At 1:30 p.m. local time, thousands of people are expected to take part in the March of the Living event in Poland, walking along the three kilometers (1.8 miles) of railway tracks between the sites of the Auschwitz and Birkenau camps.
Chief Justice Miriam Naor and Education Minister Naftali Bennett will accompany a delegation of Israeli officials and Jewish students from around the world at the annual march.
The Holocaust Remembrance Day ceremonies began at Yad Vashem on Sunday evening, with six survivors lighting beacons — one for every million Jews slain. Moshe Ha-Elion, Moshe Jakubowitz, Jeannine Sebbane-Bouhanna, Moshe Porat, Max Privler and Elka Abramovitz were chosen to light the symbolic torches this year.
During the ceremony, Rivlin said that Holocaust survivors had bequeathed a solemn message to the world that people must preserve their humanity, even in the face of the greatest horrors.
The president said Holocaust remembrance and the lessons to be learned from the genocide of the Jewish people are founded on three central pillars: self-defense, a shared destiny, and human rights.
“Man is beloved, every man, created in God’s image.

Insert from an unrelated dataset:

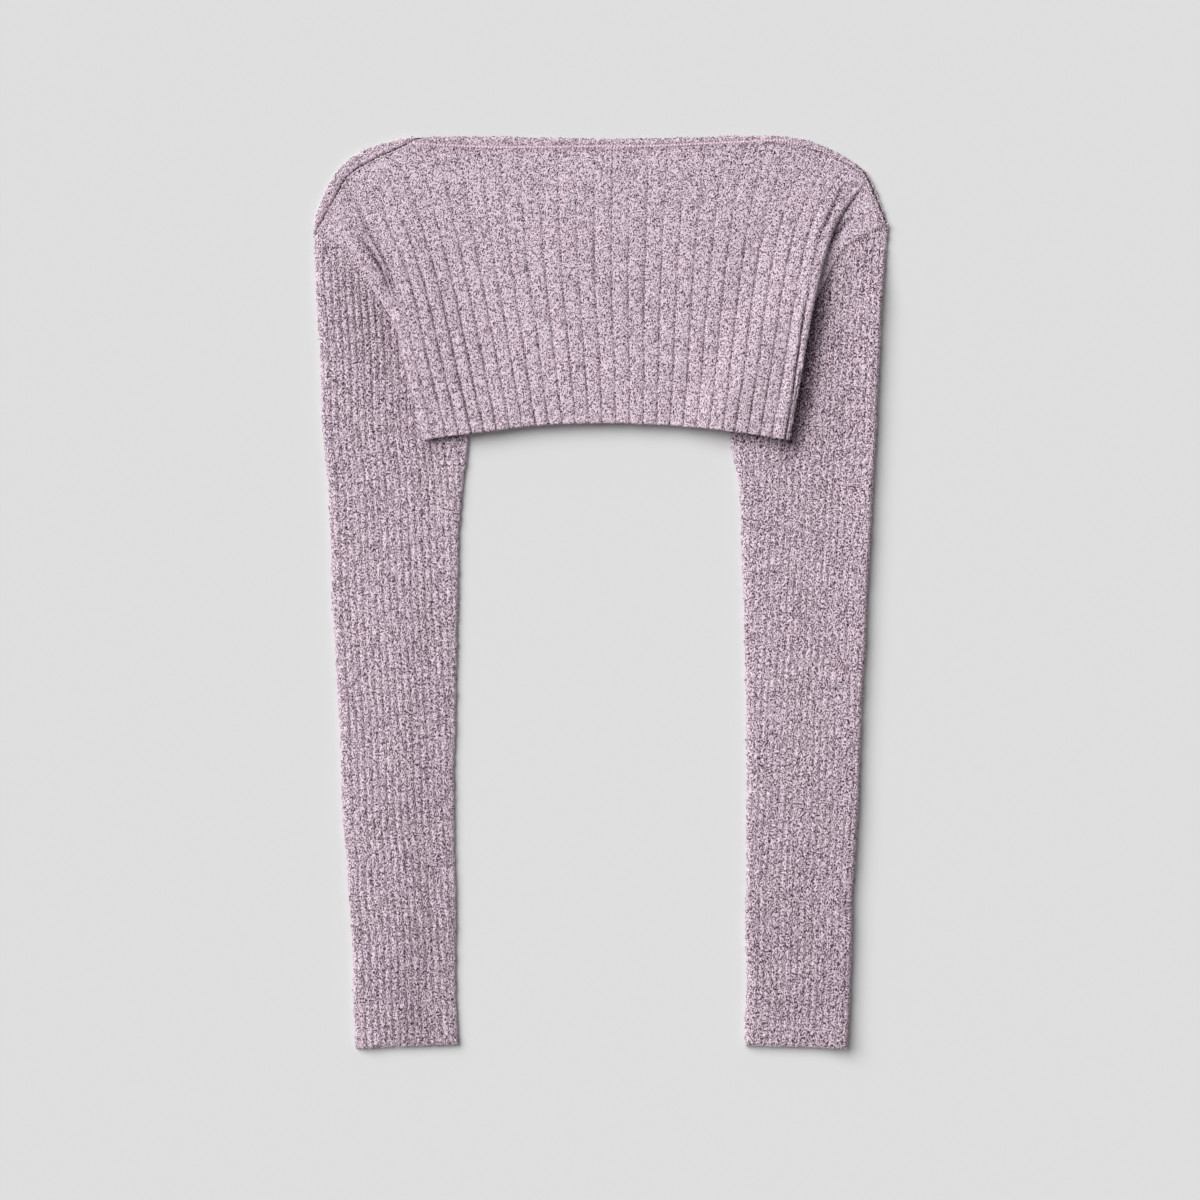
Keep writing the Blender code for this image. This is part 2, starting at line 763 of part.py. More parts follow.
def sleeve_ring(form, row, rib_height=SLEEVE_RIB_HEIGHT):
    """Outer ring of one mesh row: over the top from the outer side, back underneath."""
    cuff = CUFFS[form.side][0]
    ring = []

    def add(distance, from_side, lift, rib=0.0):
        across, up, inset, top, clamped = form.place(distance, from_side, row, SLEEVE_SIDE_ROUND)
        thick = sleeve_thickness(up, top, cuff)
        height = thick / 2 * (1.0 + lift * side_round(inset))
        if not clamped:
            fade = smooth_step((top - up) / SLEEVE_RIB_FADE)
            height += rib * rib_height * between(RIB_AT_SEAM, 1.0, fade)
        ring.append((across, up, height))

    add(0.0, "outer", 0.0)
    add(SLEEVE_EDGE_STEP, "outer", 1.0)
    for i in range(SLEEVE_RIBS):
        add(SLEEVE_RIB_PITCH * (i + 0.5), "outer", 1.0, rib=1.0)
        add(SLEEVE_RIB_PITCH * (i + 1.0), "outer", 1.0)
    add(SLEEVE_SIDE_ROUND, "inner", 1.0)
    add(SLEEVE_EDGE_STEP, "inner", 1.0)
    add(0.0, "inner", 0.0)
    add(SLEEVE_EDGE_STEP, "inner", -1.0)
    for share in UNDER_SHARES[::-1]:
        add(share, "share", -1.0)
    add(SLEEVE_EDGE_STEP, "outer", -1.0)
    return ring


def sleeve_hollow(form, row):
    """Inner ring of one mesh row, plain."""
    cuff = CUFFS[form.side][0]
    ring = []

    def add(distance, from_side, level):
        across, up, _, top, _ = form.place(distance, from_side, row, HOLLOW_FLAT)
        thick = sleeve_thickness(up, top, cuff)
        height = {"middle": thick / 2, "top": thick - SLEEVE_WALL, "bottom": SLEEVE_WALL}[level]
        ring.append((across, up, height))

    add(HOLLOW_SIDE, "outer", "middle")
    for share in UNDER_SHARES:
        add(share, "share", "top")
    add(HOLLOW_SIDE, "inner", "middle")
    for share in UNDER_SHARES[::-1]:
        add(share, "share", "bottom")
    return ring


def ring_keys(ring, sign):
    """Shares of the way round a ring: 0 to 1 over its top, 1 to 2 underneath."""
    corner = max(range(len(ring)), key=lambda k: -sign * ring[k][0])
    start, end = ring[0][0], ring[corner][0]
    keys = [(point[0] - start) / (end - start) for point in ring[:corner + 1]]
    keys += [2.0 - (point[0] - start) / (end - start) for point in ring[corner + 1:]]
    return keys + [2.0]


def lowered(ring):
    """A ring without ribs, drawn in a little towards the wall's inside."""
    across = [point[0] for point in ring]
    left = min(across) + SLEEVE_SIDE_ROUND
    right = max(across) - SLEEVE_SIDE_ROUND
    middle = ring[0][2]
    result = []
    for x, y, z in ring:
        core = min(max(x, left), right)
        size = math.hypot(x - core, z - middle)
        result.append((x - (x - core) / size * LIP_STEP, y, z - (z - middle) / size * LIP_STEP))
    return result


def closed(indices):
    return indices + indices[:1]


def make_sleeve(side, material):
    form = SleeveForm(side)
    wall = Wall()
    outer, inner = [], []
    for i in range(SLEEVE_ROWS + 1):
        row = i / SLEEVE_ROWS
        outer.append(closed(wall.row(sleeve_ring(form, row))))
        hollow = sleeve_hollow(form, row)
        inner.append(closed(wall.row(hollow)))
        if i in (0, SLEEVE_ROWS):
            plain = sleeve_ring(form, row, rib_height=0.0)
            lip = closed(wall.row(lowered(plain)))
            wall.strip(outer[-1], lip)
            wall.zip_rows(lip, ring_keys(plain, form.sign), inner[-1], ring_keys(hollow, form.sign))
    wall.grid(outer)
    wall.grid([row[::-1] for row in inner])
    return wall.build("sleeve_" + side, material)


# ---------------------------------------------------------------- neckband
def make_band(name, inner_edge, outer_edge, low, high, material):
    """A flat strip with rounded edges between two plan lines; low and high are its faces."""
    wall = Wall()
    rows = []
    for i, ((xi, yi), (xo, yo)) in enumerate(zip(inner_edge, outer_edge)):
        width = math.dist((xi, yi), (xo, yo))
        dx, dy = (xo - xi) / width, (yo - yi) / width
        bottom, top = low[i], high[i]
        middle = (bottom + top) / 2
        section = [(0.0, middle), (BAND_ROUND, top), (width - BAND_ROUND, top),
                   (width, middle), (width - BAND_ROUND_UNDER, bottom), (BAND_ROUND_UNDER, bottom)]
        indices = wall.row([(xi + dx * d, yi + dy * d, z) for d, z in section])
        rows.append(indices + indices[:1])
    wall.grid(rows)
    for end in (0, -1):
        wall.face(*rows[end][:-1])
    return wall.build(name, material)


def make_back_band(material):
    outer, inner = back_band_lines()
    low = [0.0] * len(outer)
    high = [BACK_BAND_WALL] * len(outer)
    return make_band("neckband_back", inner, outer, low, high, material)


def make_front_band(material):
    """The front run: its lower edge keeps to the front panel's neck edge."""
    stations = []
    for side, order in (("left", -1), ("right", 1)):
        tail = front_tail(side, 0.0)[1:]
        stations.append(tail[::order])
    middle = []
    for v, _ in front_columns():
        across, up = front_plan(v, 0.0)
        middle.append((across, up, front_height(v, 0.0)))
    line = stations[0] + middle + stations[1]
    plan = [(x, y) for x, y, _ in line]
    inner = moved_sideways(plan, SEAM_GAP_WIDE)
    widths = [smooth_value(BAND_WIDTHS, x, 1) for x, _ in plan]
    outer = []
    for i in range(len(plan)):
        outer.append(moved_sideways(plan, SEAM_GAP_WIDE + widths[i])[i])
    low = [z - BAND_WALL / 2 for _, _, z in line]
    high = [z + BAND_WALL / 2 for _, _, z in line]
    return make_band("neckband_front", inner, outer, low, high, material)


# ---------------------------------------------------------------- the garment
def clear_scene():
    for piece in list(bpy.data.objects):
        bpy.data.objects.remove(piece, do_unlink=True)


def main():
    clear_scene()
    body = yarn_material("body_knit", COLOURS["body"])
    sleeve = yarn_material("sleeve_knit", COLOURS["sleeve"])
    band = yarn_material("band_knit", COLOURS["band"])
    make_front(body)
    make_back(body)
    make_sleeve("left", sleeve)
    make_sleeve("right", sleeve)
    make_front_band(band)
    make_back_band(band)


main()
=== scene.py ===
"""Looks of the knitted shrug: ribbed shells of boucle yarn, curls of the yarn, linked seams.

All shapes are worked out in millimetres, in the frame of the solids: X across, Y up from the
cuffs to the neck, Z up from the surface. The meshes are made in metres.
"""

import json
import math

import bmesh
import bpy
import numpy as np
from mathutils import Matrix, Vector, noise

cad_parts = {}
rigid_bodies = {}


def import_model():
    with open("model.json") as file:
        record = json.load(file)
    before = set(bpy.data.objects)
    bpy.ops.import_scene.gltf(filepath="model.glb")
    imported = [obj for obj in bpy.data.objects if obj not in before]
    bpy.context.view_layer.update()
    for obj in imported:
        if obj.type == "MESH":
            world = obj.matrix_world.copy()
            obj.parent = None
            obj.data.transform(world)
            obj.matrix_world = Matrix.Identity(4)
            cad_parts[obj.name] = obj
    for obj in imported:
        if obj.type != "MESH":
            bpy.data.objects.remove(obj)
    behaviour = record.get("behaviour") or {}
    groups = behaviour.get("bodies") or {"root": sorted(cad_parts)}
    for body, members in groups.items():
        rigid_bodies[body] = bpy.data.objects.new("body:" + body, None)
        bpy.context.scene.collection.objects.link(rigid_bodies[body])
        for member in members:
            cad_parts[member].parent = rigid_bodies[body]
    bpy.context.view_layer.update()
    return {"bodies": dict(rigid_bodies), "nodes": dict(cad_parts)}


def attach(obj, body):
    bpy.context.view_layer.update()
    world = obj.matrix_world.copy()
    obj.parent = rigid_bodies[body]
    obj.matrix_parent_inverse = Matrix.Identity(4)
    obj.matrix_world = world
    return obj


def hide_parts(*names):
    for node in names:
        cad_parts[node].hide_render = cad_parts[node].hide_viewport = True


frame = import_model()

MM = 0.001
SEED = 11
SIGN = {"left": -1.0, "right": 1.0}

# Where a name gives a start and a width, something sets in at the start over that width.
# A swell is a smooth random unevenness: how much, how long each lump is, and its seed.

# ---------------------------------------------------------------- walls and edges
BODY_WALL = 2.0
SLEEVE_WALL = 1.8
BAND_WALL = 2.2
SEAM_GAP = 0.25
INNER_FACE_IN = 0.1          # the front's plain inner face lies this far inside the wall
EDGE_FRAY = (0.9, 2.4, 3.3)  # swell of a fuzzy edge
EDGE_IN = 0.35               # how far in an edge lies for its fuzz
HEM_FRAY_WIDTH = 1.2
WELD = 0.02                  # corners nearer than this are made one
BAND_WELD = 0.005
TINY = 1e-9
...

This is a sacred obligation that the Jewish people cannot and does not wish to evade. At all times. In every situation. So too, we cannot remain silent in face of the horrors being committed far away from us, and certainly those happening just across the border,” he noted, referring to the Syrian civil war that is estimated to have cost over 300,000 lives. “Maintaining one’s humanity: this is the immense courage bequeathed to us by the victims – and by you, the survivors of the Shoah.”
Rivlin’s words stood in stark contrast to Netanyahu’s, whose main thrust was to blame the Allies’ failure to bomb the Nazi concentration camps from 1942, which he said cost the lives of four million Jews and millions of others.
Citing recently released UN documents that show the Allies were aware of the scale of the Holocaust in 1942, some two years earlier than previously assumed, Netanyahu said this new research assumed “a terrible significance.”
“If the powers in 1942 had acted against the death camps — and all that was needed was repeated bombing of the camps — had they acted then, they could have saved 4 million Jews and millions of other people.”
“The powers knew, and they did not act,” he told the audience at the national ceremony at Yad Vashem.
In a bleak address, the Israeli prime minister said that the Holocaust was enabled by three factors: the vast hatred of the Jews, global indifference to the horrors, and “the terrible weakness of our people in the Diaspora.”